The U.S. and Britain dismissed Iraq’s report as false and incomplete, and justified their invasion on the basis that Saddam possessed weapons of mass destruction.

S. Africa: Unions slam ‘worst employer’

At its national congress last week, the Congress of South African Trade Unions (COSATU) named the Durban Deep gold mine South Africa’s “worst employer,” the Johannesburg Business Day reported. The union federation gives the award to embarrass employers into improving working conditions. COSATU General Secretary Zwelinzima Vavi said the firm deserved the award because it consistently threatened workers with layoffs, was “brutal in dealing with workers and had a management style dating back to the 1980s.”

The mining company has historically paid the lowest wages among the four big gold producers, and its opening offer in this year’s wage talks was between 2 and 4 percent.

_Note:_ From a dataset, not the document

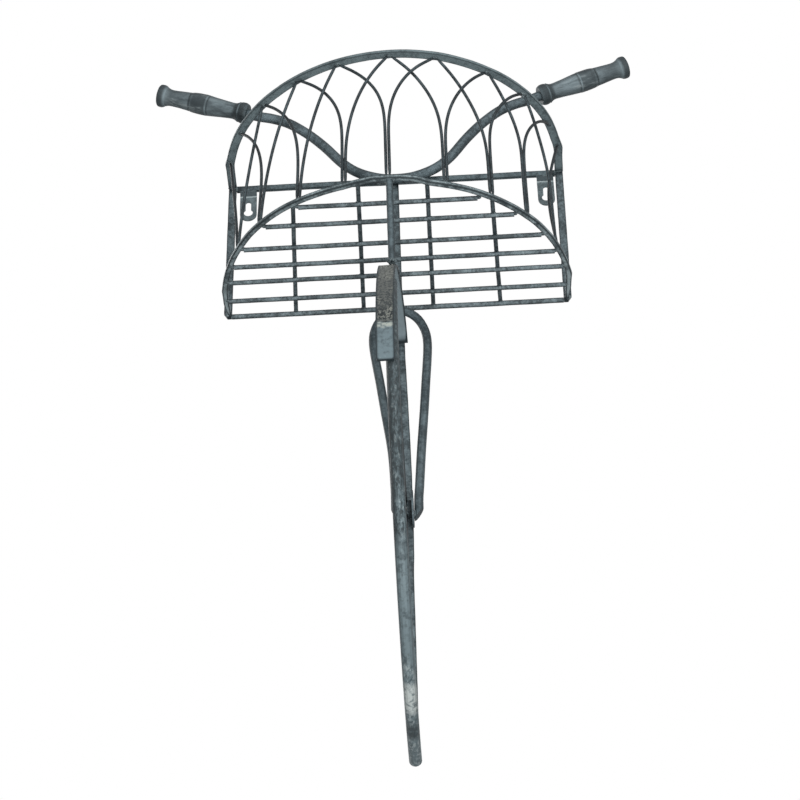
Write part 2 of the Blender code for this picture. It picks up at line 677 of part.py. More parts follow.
def barrel_reach(hand):
    """How far the hub's barrel goes to one side of the wheel's plane."""
    return HUB_BARREL_LENGTH / 2 - (HUB_LEFT_SHORTENING if hand < 0 else 0)


def build_hub():
    centre = Vector((0, -HUB_FORWARD, HUB_LEVEL))
    side = Vector((1, 0, 0))
    add_rod(
        "hub_barrel", centre - side * barrel_reach(-1), centre + side * barrel_reach(1),
        2 * HUB_BARREL_RADIUS, TUBE_PAINT, ROUND_SIDES,
    )
    for name, hand in (("hub_flange_left", -1), ("hub_flange_right", 1)):
        near = barrel_reach(hand) + WELD_GAP
        far = near + HUB_FLANGE_THICKNESS
        add_rod(
            name, centre + side * hand * near, centre + side * hand * far, 2 * HUB_FLANGE_RADIUS,
            BAND_PAINT, GRIP_SIDES,
        )
    inside = WHEEL_RADIUS - WHEEL_TUBE_DIAMETER / 2 - WELD_GAP
    for index, angle in enumerate(SPOKE_END_ANGLES, 1):
        far_end = wheel_place() @ wheel_point(inside, angle)
        near_end = centre + (far_end - centre).normalized() * (HUB_BARREL_RADIUS + WELD_GAP)
        add_rod(f"spoke_{index}", near_end, far_end, SPOKE_DIAMETER, WIRE_PAINT)


# Fork
def build_fork():
    """A rod bent to an upturned U, with each foot cut slanting where it is welded to the hub."""
    drop = FORK_CROWN_LEVEL - HUB_LEVEL
    flange_faces = {
        hand: barrel_reach(hand) + 2 * WELD_GAP + HUB_FLANGE_THICKNESS for hand in (-1, 1)
    }
    legs = []
    for hand, crown_shares, leg_shares in (
        (-1, LEFT_CROWN_WIDTH_SHARES, LEFT_LEG_WIDTH_SHARES),
        (1, RIGHT_CROWN_WIDTH_SHARES, RIGHT_LEG_WIDTH_SHARES),
    ):
        foot = flange_faces[hand] + FORK_DIAMETER / 2
        widths = [FORK_HALF_WIDTH * share for share in crown_shares]
        widths += [foot + (FORK_HALF_WIDTH - foot) * share for share in leg_shares]
        legs.append([
            Vector((hand * width, -FORK_FORWARD, FORK_CROWN_LEVEL - drop * share))
            for width, share in zip(widths, CROWN_DROP_SHARES + LEG_DROP_SHARES)
        ])
    path = smooth_path(legs[0][:0:-1] + legs[1], FORK_STEPS)
    tube = add_tube("fork_rod", path, FORK_DIAMETER, FORK_RESOLUTION, TUBE_PAINT)
    mesh, matrix = curve_to_mesh(tube, "fork")
    form = bmesh.new()
    form.from_mesh(mesh)
    for hand in (-1, 1):
        corner = Vector((hand * flange_faces[hand], 0, HUB_LEVEL - FORK_FOOT_REACH))
        normal = Vector((hand * math.sin(FORK_FOOT_CUT), 0, -math.cos(FORK_FOOT_CUT)))
        side = [vertex for vertex in form.verts if vertex.co.x * hand > 0 and vertex.co.z < HUB_LEVEL / 2]
        faces = [face for face in form.faces if all(vertex in side for vertex in face.verts)]
        edges = list({edge for face in faces for edge in face.edges})
        cut = bmesh.ops.bisect_plane(
            form, geom=side + edges + faces, plane_co=corner, plane_no=normal, clear_outer=True,
            dist=MERGE_DISTANCE,
        )
        rim = [item for item in cut["geom_cut"] if isinstance(item, bmesh.types.BMEdge)]
        bmesh.ops.contextual_create(form, geom=rim)
    bmesh.ops.recalc_face_normals(form, faces=form.faces)
    form.to_mesh(mesh)
    form.free()
    mesh.set_sharp_from_angle(angle=SMOOTH_ANGLE)
    add_object("fork", mesh, TUBE_PAINT, matrix)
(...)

Besides wage issues, the National Union of Mineworkers has been protesting the company’s decision to lay off 4,500 workers from its North West mines.

Norway: Boycott over ‘slave’ farm wages

Three major grocery store chains are threatening to boycott Norwegian farmers who pay sub-minimum “slave wages” to seasonal farm workers, mostly from eastern Europe, the newspaper Aftenposten said Sept. 22. The legal minimum wage is $11 per hour.

Aftenposten said some seasonal workers from Lithuania and the Ukraine were paid as little as $10 total, for a 12- to 13-hour workday.

Retailers belonging to an ethical trade group are now saying they won’t buy from farmers who don’t pay the minimum wage, while labor leaders are threatening to report delinquent farmers to the police.